How will you “know thyself” and what you’re capable of if you’ve been spending it gazing into a screen?
Answer: you won’t.
With the negatives out of the way, let’s talk about the positives.
16. Improved relationships
You’re not going to build a great friendship or romantic relationship with someone through a console. You only do that through real life interactions. You can definitely meet people and talk to them over the web, but face to face is a whole different kettle of fish.
17. Renewed interest in other things
When you put the controller down, you’ll see that you’ve been missing out on a lot. Great books, great social activities, things that can actually enhance you as a person in the real world. Excessive gaming usually fills a massive void.
With that void present again, you’re free to fill it up with all kinds of other hobbies and interests.

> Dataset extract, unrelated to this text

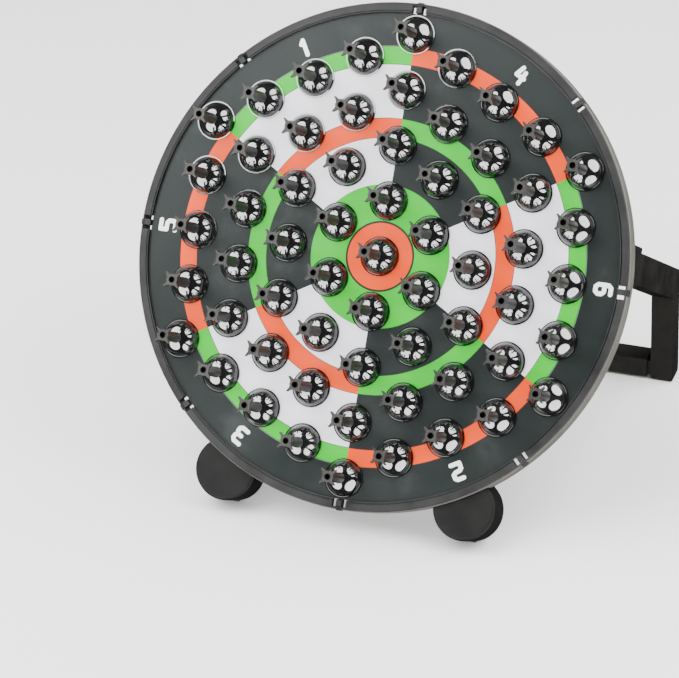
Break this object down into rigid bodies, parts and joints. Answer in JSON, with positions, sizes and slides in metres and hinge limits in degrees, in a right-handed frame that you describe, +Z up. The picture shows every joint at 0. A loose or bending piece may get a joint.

18. Redirection of intensity
The desire to climb to the top of the leaderboards now has now become for the burning desire to climb to the top of your career, your interests, etc. Once you find a goal that really spurs you on, you’ll want to dig deep and see where it leads.
19. Real-time goal setting
You no longer have the shallow goal of being number one in deathmatch or crushing endless amounts of noobs. You instead have the desire to set actual goals that will make a difference in your bank account, your quality of life, and ultimately your happiness.
20. More time
You’ll have more time in the day to accomplish things. This alone is worth the price of admission.
Once you get a taste of what’s out there, sitting down and playing video games becomes incredibly boring. You’ll be so used to your new life that you see you’ll have no use for it. Then, you end up selling it or giving it away – creating more room for other hobbies.
So again, if you find yourself playing a lot of games… I’d ask you to take a hard look at your life and see if you’re using it in an attempt to compensate for some lack. If you find it hard to cut your time down, just start with cutting it by 30 minutes a day.